Part development venture, part new home for my family, I created a new lot in Toronto’s Leslieville neighbourhood by severing an existing lot into 2 separate properties so we could build a new home from scratch. With a blank slate, I wanted to create a home that was an example of my architectural ideals, and use it as a laboratory for testing high-performance envelope ideas and push my abilities for adventurous, contemporary design.

Ground Floor Plan - Sustainable Residential Addition Toronto

Second Floor Plan - Sustainable Residential New Build Toronto


This house has superior amounts of insulation, much of which is installed as a continuous layer on the exterior of the home. This unbroken layer dramatically reduces thermal bridging, improving the health and comfort of the assembly.
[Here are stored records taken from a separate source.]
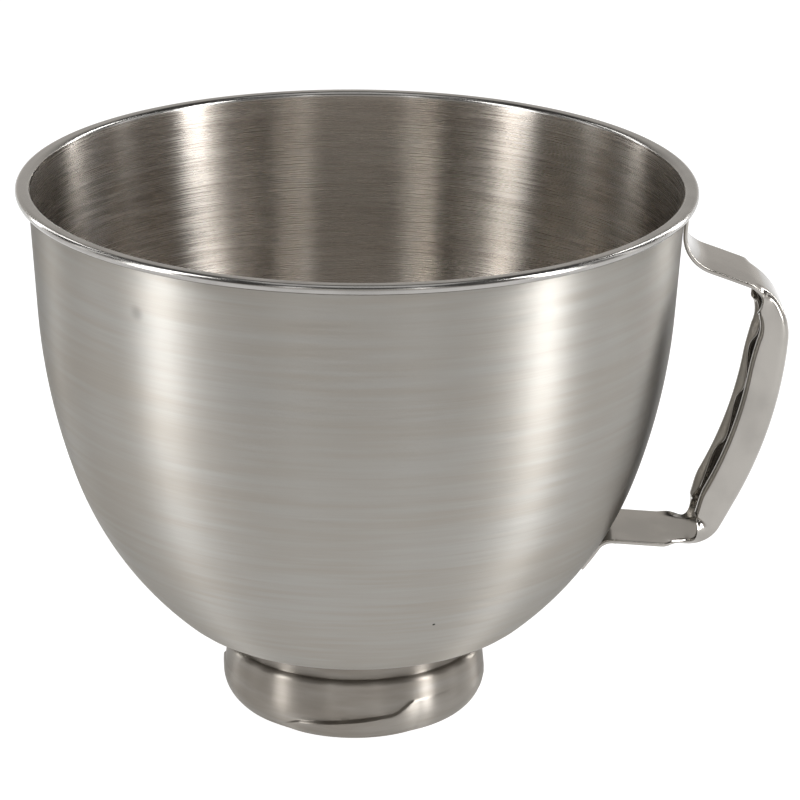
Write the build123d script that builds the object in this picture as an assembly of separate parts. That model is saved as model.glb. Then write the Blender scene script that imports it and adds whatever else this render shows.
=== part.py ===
from build123d import *
import math
import os

# Stand mixer bowl: a drawn and brushed steel shell with a rolled rim, a pressed foot collar
# with bayonet lugs, and a polished strap handle folded into an open channel at its grip.
# Millimetres and degrees. The origin is the centre of the foot's rest plane, Z is up,
# and the handle points along X.

# Bowl shell
overall_height = 181.3      # rest plane to the top of the rolled rim
rim_radius = 112.5          # outside of the rolled rim
rim_overhang = 4.2          # wall outside to rim outside
bead_radius = 1.65          # outside of the rolled edge
bowl_sheet = 0.8
wall_taper = 3.7            # lean of the straight upper wall
shoulder_radius = 212.0     # first and gentler curve below it
shoulder_angle = 15.4
belly_radius = 117.0        # second curve, towards the foot
belly_angle = 29.9
knuckle_radius = 20.0       # tight curve into the flat floor

# Foot collar
foot_radius = 44.2          # widest point of the collar
foot_widest_at = 9.0        # its height
foot_sheet = 1.0
foot_roll_radius = 11.7     # the wall curls under towards the rest plane
collar_lean = 6.0           # the wall closes in a little above its widest point
shoulder_height = 20.3      # top of the collar's shoulder
shoulder_round = 1.8
shoulder_flat = 0.46        # flat ledge between the shoulder and the neck
neck_height = 8.3           # narrow neck between the shoulder and the bowl's floor
neck_round = 1.6
crease_round = 0.4
land_width = 9.0            # flange under the bowl's floor

# Bayonet lugs, pressed outwards from the collar; their angles are from the lug's middle
lug_count = 3
lug_angle = -93.5           # middle of the first lug, from the handle
lug_rise = 2.1              # how far the fat end stands out
lug_shift = 10.2            # the fat end is a rounder wall on a centre moved this far
pad_rise = 0.3              # how far the thin end stands out
lug_start_angle = -40.0     # the upper edge leaves the rest plane
ramp_start_angle = -23.0    # then climbs a slow ramp
ramp_end_angle = 20.0
step_end_angle = 27.5       # and a step up to the level thin end
lug_end_angle = 60.0
ramp_low = 5.2              # height of the upper edge at the ramp's start
ramp_high = 8.8             # at the ramp's end
lug_high = 12.4             # and past the step

# Handle
strap_width = 30.0          # flat legs
strap_sheet = 1.4
weld_gap = 0.2              # between a tab and the wall behind it
tab_length = 9.6
tab_below_rim = 0.8         # clear of the rolled rim's underside
upper_bend_radius = 12.5
upper_leg_angle = -21.0     # slope of the upper leg
upper_leg_run = 13.0
crest_radius = 22.2         # bend from the upper leg into the grip
crest_angle = 73.1
grip_radius = 145.0         # long curve of the grip
grip_angle = 27.5
heel_radius = 12.0          # bend from the grip into the lower leg
lower_leg_angle = 4.3       # the lower leg rises towards the bowl
lower_bend_radius = 5.0

# Channel of the grip: the strap's edges fold down, roll over and end in scalloped lips
grip_width = 23.0
grip_depth = 11.9
throat_depth = 7.5          # depth of the channel where it starts and ends
corner_radius = 3.5
roll_radius = 2.2
lip_angle = 28.0            # the lips lean into the channel
lip_short = 1.4             # lip length between the finger humps
lip_long = 4.0              # and on a hump
hump_count = 4
hump_pitch = 21.0
hump_skew = 0.7             # the lower side of a hump is the steeper one
crown_radius = 2000.0       # a flat strap is drawn with this slight crown
throat_trim = 1.5           # the strap is cut back this much where it starts to fold
throat_edge = 0.25          # least length of each small part of a trimmed edge

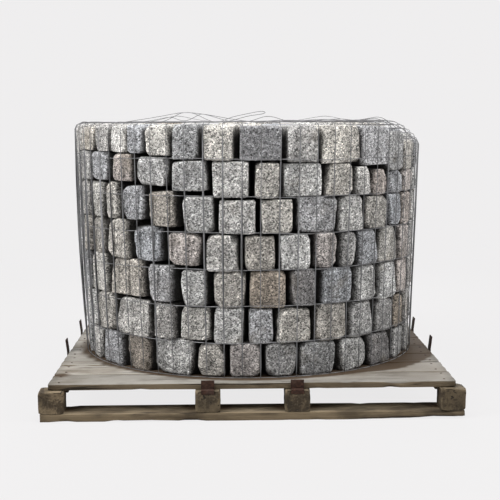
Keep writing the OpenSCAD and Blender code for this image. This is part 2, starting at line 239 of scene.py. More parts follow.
def makeFloor():
    paper = (*studio["paper"], 1)
    bpy.ops.mesh.primitive_circle_add(vertices=96, radius=14, fill_type="NGON")
    floor = bpy.context.object
    floor.name = "floor"
    finish = Finish("paleFloor")
    place = finish.objectPlace()
    radius = finish.add("ShaderNodeVectorMath", {"operation": "LENGTH"}, {0: place}).out("Value")
    far = finish.band(radius, *studio["clearing"])
    seen = finish.add("ShaderNodeLightPath").out("Is Camera Ray")
    soft = finish.noise(place, 3, 2)
    tone = finish.mix(soft, studio["floor"], tuple(0.96 * c for c in studio["floor"]))
    near = finish.add("ShaderNodeBsdfPrincipled", None, {"Base Color": tone, "Roughness": 0.8})
    glow = finish.add("ShaderNodeEmission", None, {"Color": paper})
    lit = finish.band(far, 0, 1, studio["floorGlow"], 1) * seen      # the rest shows the shadow
    finish.close(finish.add("ShaderNodeMixShader", None, {0: lit, 1: near, 2: glow}))
    floor.data.materials.append(finish.material)


def makeWorld():
    world = bpy.data.worlds.new("studio")
    bpy.context.scene.world = world
    world.use_nodes = True
    tree = world.node_tree
    tree.nodes.clear()
    path = addNode(tree, "ShaderNodeLightPath")
    seen = path.maths("MAXIMUM", path.out("Is Camera Ray"), path.out("Is Glossy Ray"))
    paper = (*studio["paper"], 1)
    dim = addNode(tree, "ShaderNodeBackground", None, {"Color": (1, 1, 1, 1), "Strength": studio["world"]})
    bright = addNode(tree, "ShaderNodeBackground", None, {"Color": paper, "Strength": 1.0})
    both = addNode(tree, "ShaderNodeMixShader", None, {0: seen, 1: dim, 2: bright})
    addNode(tree, "ShaderNodeOutputWorld", None, {"Surface": both})


def makeLamps():
    for name, (place, aim, width, height, watts) in studio["lamps"].items():
        bpy.ops.object.light_add(type="AREA", location=place)
        lamp = bpy.context.object
        lamp.name = name
        lamp.data.shape = "RECTANGLE"
        lamp.data.size = width
        lamp.data.size_y = height
        lamp.data.energy = watts
        lamp.rotation_euler = (Vector(aim) - Vector(place)).to_track_quat("-Z", "Y").to_euler()


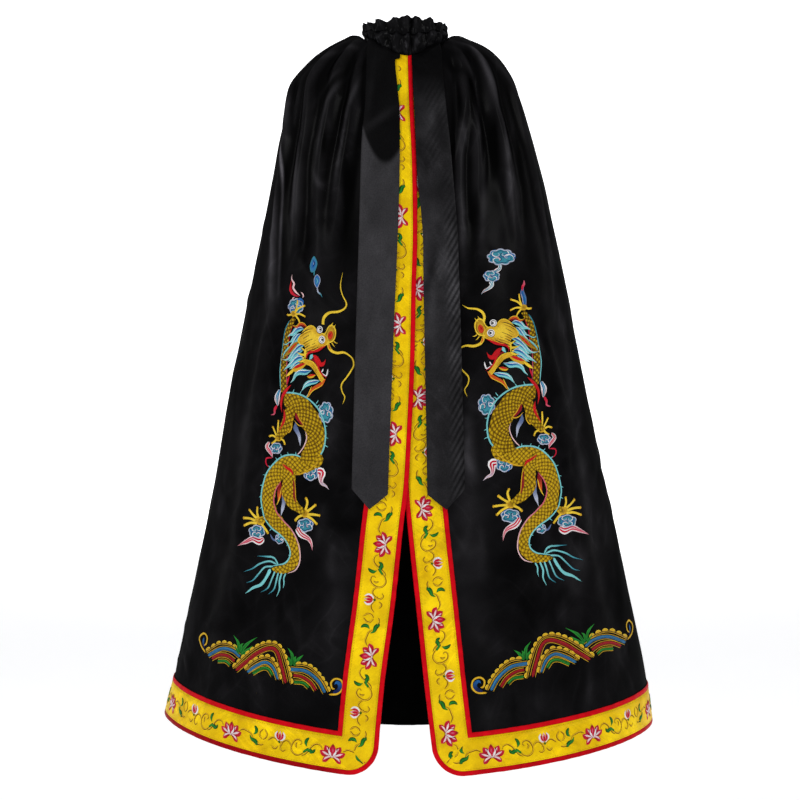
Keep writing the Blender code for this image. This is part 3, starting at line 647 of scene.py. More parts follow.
# =====================================================================
# Mesh helpers
# =====================================================================
def make_piece(name, points, faces, uvs, colours=None, sharp=None):
    """A mesh object from points, faces and one UV pair a point."""
    mesh = bpy.data.meshes.new(name)
    mesh.from_pydata([tuple(p) for p in np.asarray(points, float)], [],
                     [tuple(int(i) for i in f) for f in faces])
    layer = mesh.uv_layers.new(name="cloth")
    loops = np.empty(len(mesh.loops), dtype=np.int32)
    mesh.loops.foreach_get("vertex_index", loops)
    layer.data.foreach_set("uv", np.asarray(uvs, np.float32)[loops].ravel())
    if colours is not None:
        attribute = mesh.color_attributes.new(name="thread", type="FLOAT_COLOR",
                                              domain="POINT")
        four = np.ones((len(points), 4), np.float32)
        four[:, :3] = colours
        attribute.data.foreach_set("color", four.ravel())
    mesh.shade_smooth()
    mesh.validate(clean_customdata=False)
    piece = bpy.data.objects.new(name, mesh)
    scene.collection.objects.link(piece)
    return piece


def grid_normals(points):
    down = np.gradient(points, axis=0)
    across = np.gradient(points, axis=1)
    out = np.cross(down, across)
    length = np.linalg.norm(out, axis=2, keepdims=True)
    return out / np.maximum(length, 1e-12)


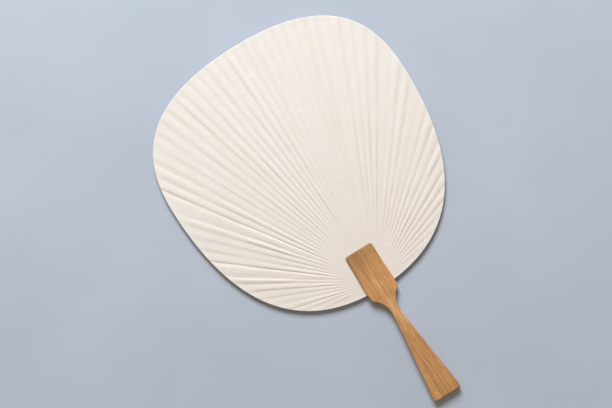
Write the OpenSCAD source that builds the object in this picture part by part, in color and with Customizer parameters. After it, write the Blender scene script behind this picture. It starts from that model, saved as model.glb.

But more important than insulation is the attention we paid to air-tightness. Our energy modelling suggested the exceptional air barrier we created would cut our heating energy by 40%. All of that is achieved with $1500 in tape.

All of these envelope details have reduced our energy demand significantly, but what I have really grown to appreciate are the acoustic and comfort benefits. In the middle of winter, I can sit next to my triple-pane windows with no cold drafts or traffic noise.

Heating is accommodated by an in-floor radiant system, which is zoned on separate thermostats for the north and south ends of the home. This is because a large amount of glass allows the sun to passively heat the south end of the home. Even on the coldest winter days, our heating system never comes on as long as the sun is shining.

In the summer, a deciduous tree shades the south-facing windows to prevent heatgain, and a carefully placed operable skylight at the top of our stairwell uses the stack effect to naturally ventilate the house. We primarily cool the home by opening the windows and skylight in the evening. Air conditioning is only used on the hottest days of the summer. The exceptional envelope and reflective cladding maintain the cool temperature throughout the day.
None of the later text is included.